SHORT TASK | Quote the data below in full, please, without altering anything.

- - -

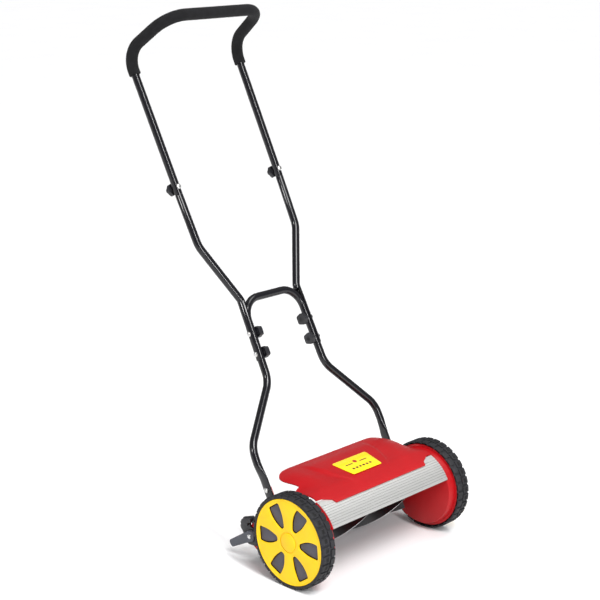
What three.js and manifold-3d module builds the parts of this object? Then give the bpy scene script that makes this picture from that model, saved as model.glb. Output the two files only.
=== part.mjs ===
// Hand-pushed reel mower. Millimetres, +Z up, X across the machine, -Y is the way it travels.
// Everything is laid out from the wheel axle, and the whole is then stood over the origin.
import * as THREE from "three";
import { mergeVertices } from "three/addons/utils/BufferGeometryUtils.js";
import Module from "manifold-3d";

const wasm = await Module();
wasm.setup();

// Driving dimensions
const gap = 0.3; // left between pieces that touch
const wheelRadius = 105;
const wheelOuterX = 246;
const wheelInnerX = 213;
const capRadius = 95.9;
const capDepth = 7;
const axleRadius = 6;
const plateInnerX = 193; // the side plates' faces that look at the reel
const plateThickness = 3;
const plateRadius = 97.6;
const plateDiscRadius = 88;
const gearModule = 3.25;
const ringTeeth = 50;
const pinionTeeth = 10;
const pressureAngle = THREE.MathUtils.degToRad(25);
const gearPlay = 0.5;
const reelRadius = 50;
const reelBlades = 5;
const reelHalfLength = 187;
const reelTwist = THREE.MathUtils.degToRad(-0.55); // turn of each blade per millimetre along the reel
const reelPhase = THREE.MathUtils.degToRad(-16.5); // where the first blade stands at the reel's middle
const reelDrop = THREE.MathUtils.degToRad(17.5); // how far the reel axis lies below level, behind the axle
const shaftRadius = 5;
const guardRadius = 92.5;
const guardThickness = 2;
const hoodThickness = 2.5;
const tubeRadius = 9;
const tubeBore = 7.8;
const coarseBore = 8.1; // a six-sided bore of about the same area as the round one
const foamRadius = 13.5;
const handleLean = THREE.MathUtils.degToRad(27.6); // from upright, to the rear
const handleBaseY = 63.3;
const rollerRadius = 20;
const rollerHalfLength = 183;
const leverPivot = { y: 155, z: 60 };
const rollerPlace = { y: 135, z: rollerRadius };
const boltRadius = 3;
const knobRadius = 14;
const armBossRadius = 7;
const rollerAxleRadius = 4;
const leverScrewRadius = 2.5;

const gearCentres = (gearModule * (ringTeeth - pinionTeeth)) / 2;
const reelPlace = {
  y: gearCentres * Math.cos(reelDrop),
  z: wheelRadius - gearCentres * Math.sin(reelDrop),
};

// Finishes
function finish(color, roughness, metalness = 0) {
  return new THREE.MeshStandardMaterial({ color, roughness, metalness });
}
const redPlastic = finish("#d6202a", 0.35);
const yellowPlastic = finish("#fbd91e", 0.4);
const greyPlastic = finish("#6a6872", 0.6);
const blackPlastic = finish("#1c1c1f", 0.5);
const rubber = finish("#2b2b2e", 0.85);
const foam = finish("#202022", 0.95);
const blackTube = finish("#121215", 0.2, 0.3);
const blackSteel = finish("#1a1a1c", 0.4, 0.5);
const brightSteel = finish("#c9c9cc", 0.3, 1);
const ribbedAluminium = finish("#d8d8d6", 0.35, 0.9);

// Solids: a closed geometry becomes a manifold solid to be joined or cut, and comes back as a geometry.
function toSolid(geometry) {
  const bare = geometry.index ? geometry.toNonIndexed() : geometry.clone();
  bare.deleteAttribute("normal");
  bare.deleteAttribute("uv");
  const merged = mergeVertices(bare, 1e-4);
  return new wasm.Manifold(
    new wasm.Mesh({
      numProp: 3,
      vertProperties: merged.attributes.position.array,
      triVerts: new Uint32Array(merged.index.array),
    }),
  );
}

function toGeometry(solid) {
  const { vertProperties, triVerts } = solid.getMesh();
  const geometry = new THREE.BufferGeometry();
  geometry.setAttribute("position", new THREE.BufferAttribute(vertProperties, 3));
  geometry.setIndex(new THREE.BufferAttribute(triVerts, 1));
  geometry.computeVertexNormals();
  return geometry;
}

function join(...pieces) {
  return toGeometry(pieces.map(toSolid).reduce((whole, piece) => whole.add(piece)));
}

function cut(piece, ...tools) {
  return toGeometry(tools.map(toSolid).reduce((left, tool) => left.subtract(tool), toSolid(piece)));
}

function common(piece, tool) {
  return toGeometry(toSolid(piece).intersect(toSolid(tool)));
}

// Outlines
function circle(radius, sides, y = 0, z = 0) {
  const points = [];
  for (let i = 0; i < sides; i++) {
    const turn = (2 * Math.PI * (i + 0.5)) / sides;
    points.push(new THREE.Vector2(y + radius * Math.cos(turn), z + radius * Math.sin(turn)));
  }
  return points;
}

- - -

RESPONSE BELOW |
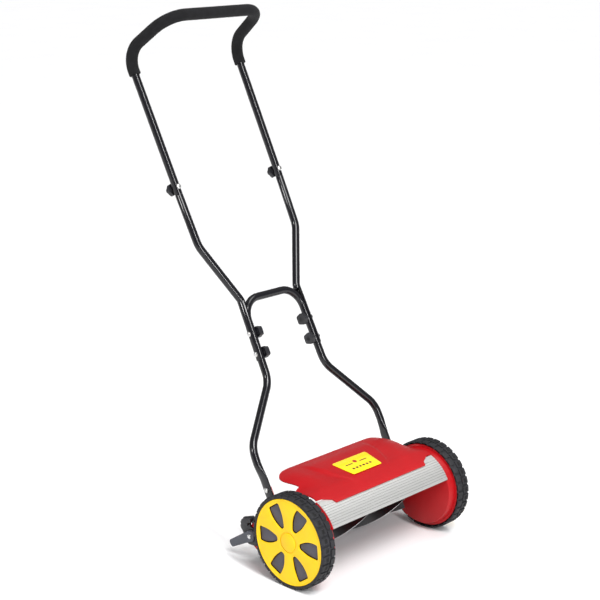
What three.js and manifold-3d module builds the parts of this object? Then give the bpy scene script that makes this picture from that model, saved as model.glb. Output the two files only.
=== part.mjs ===
// Hand-pushed reel mower. Millimetres, +Z up, X across the machine, -Y is the way it travels.
// Everything is laid out from the wheel axle, and the whole is then stood over the origin.
import * as THREE from "three";
import { mergeVertices } from "three/addons/utils/BufferGeometryUtils.js";
import Module from "manifold-3d";

const wasm = await Module();
wasm.setup();

// Driving dimensions
const gap = 0.3; // left between pieces that touch
const wheelRadius = 105;
const wheelOuterX = 246;
const wheelInnerX = 213;
const capRadius = 95.9;
const capDepth = 7;
const axleRadius = 6;
const plateInnerX = 193; // the side plates' faces that look at the reel
const plateThickness = 3;
const plateRadius = 97.6;
const plateDiscRadius = 88;
const gearModule = 3.25;
const ringTeeth = 50;
const pinionTeeth = 10;
const pressureAngle = THREE.MathUtils.degToRad(25);
const gearPlay = 0.5;
const reelRadius = 50;
const reelBlades = 5;
const reelHalfLength = 187;
const reelTwist = THREE.MathUtils.degToRad(-0.55); // turn of each blade per millimetre along the reel
const reelPhase = THREE.MathUtils.degToRad(-16.5); // where the first blade stands at the reel's middle
const reelDrop = THREE.MathUtils.degToRad(17.5); // how far the reel axis lies below level, behind the axle
const shaftRadius = 5;
const guardRadius = 92.5;
const guardThickness = 2;
const hoodThickness = 2.5;
const tubeRadius = 9;
const tubeBore = 7.8;
const coarseBore = 8.1; // a six-sided bore of about the same area as the round one
const foamRadius = 13.5;
const handleLean = THREE.MathUtils.degToRad(27.6); // from upright, to the rear
const handleBaseY = 63.3;
const rollerRadius = 20;
const rollerHalfLength = 183;
const leverPivot = { y: 155, z: 60 };
const rollerPlace = { y: 135, z: rollerRadius };
const boltRadius = 3;
const knobRadius = 14;
const armBossRadius = 7;
const rollerAxleRadius = 4;
const leverScrewRadius = 2.5;

const gearCentres = (gearModule * (ringTeeth - pinionTeeth)) / 2;
const reelPlace = {
  y: gearCentres * Math.cos(reelDrop),
  z: wheelRadius - gearCentres * Math.sin(reelDrop),
};

// Finishes
function finish(color, roughness, metalness = 0) {
  return new THREE.MeshStandardMaterial({ color, roughness, metalness });
}
const redPlastic = finish("#d6202a", 0.35);
const yellowPlastic = finish("#fbd91e", 0.4);
const greyPlastic = finish("#6a6872", 0.6);
const blackPlastic = finish("#1c1c1f", 0.5);
const rubber = finish("#2b2b2e", 0.85);
const foam = finish("#202022", 0.95);
const blackTube = finish("#121215", 0.2, 0.3);
const blackSteel = finish("#1a1a1c", 0.4, 0.5);
const brightSteel = finish("#c9c9cc", 0.3, 1);
const ribbedAluminium = finish("#d8d8d6", 0.35, 0.9);

// Solids: a closed geometry becomes a manifold solid to be joined or cut, and comes back as a geometry.
function toSolid(geometry) {
  const bare = geometry.index ? geometry.toNonIndexed() : geometry.clone();
  bare.deleteAttribute("normal");
  bare.deleteAttribute("uv");
  const merged = mergeVertices(bare, 1e-4);
  return new wasm.Manifold(
    new wasm.Mesh({
      numProp: 3,
      vertProperties: merged.attributes.position.array,
      triVerts: new Uint32Array(merged.index.array),
    }),
  );
}

function toGeometry(solid) {
  const { vertProperties, triVerts } = solid.getMesh();
  const geometry = new THREE.BufferGeometry();
  geometry.setAttribute("position", new THREE.BufferAttribute(vertProperties, 3));
  geometry.setIndex(new THREE.BufferAttribute(triVerts, 1));
  geometry.computeVertexNormals();
  return geometry;
}

function join(...pieces) {
  return toGeometry(pieces.map(toSolid).reduce((whole, piece) => whole.add(piece)));
}

function cut(piece, ...tools) {
  return toGeometry(tools.map(toSolid).reduce((left, tool) => left.subtract(tool), toSolid(piece)));
}

function common(piece, tool) {
  return toGeometry(toSolid(piece).intersect(toSolid(tool)));
}

// Outlines
function circle(radius, sides, y = 0, z = 0) {
  const points = [];
  for (let i = 0; i < sides; i++) {
    const turn = (2 * Math.PI * (i + 0.5)) / sides;
    points.push(new THREE.Vector2(y + radius * Math.cos(turn), z + radius * Math.sin(turn)));
  }
  return points;
}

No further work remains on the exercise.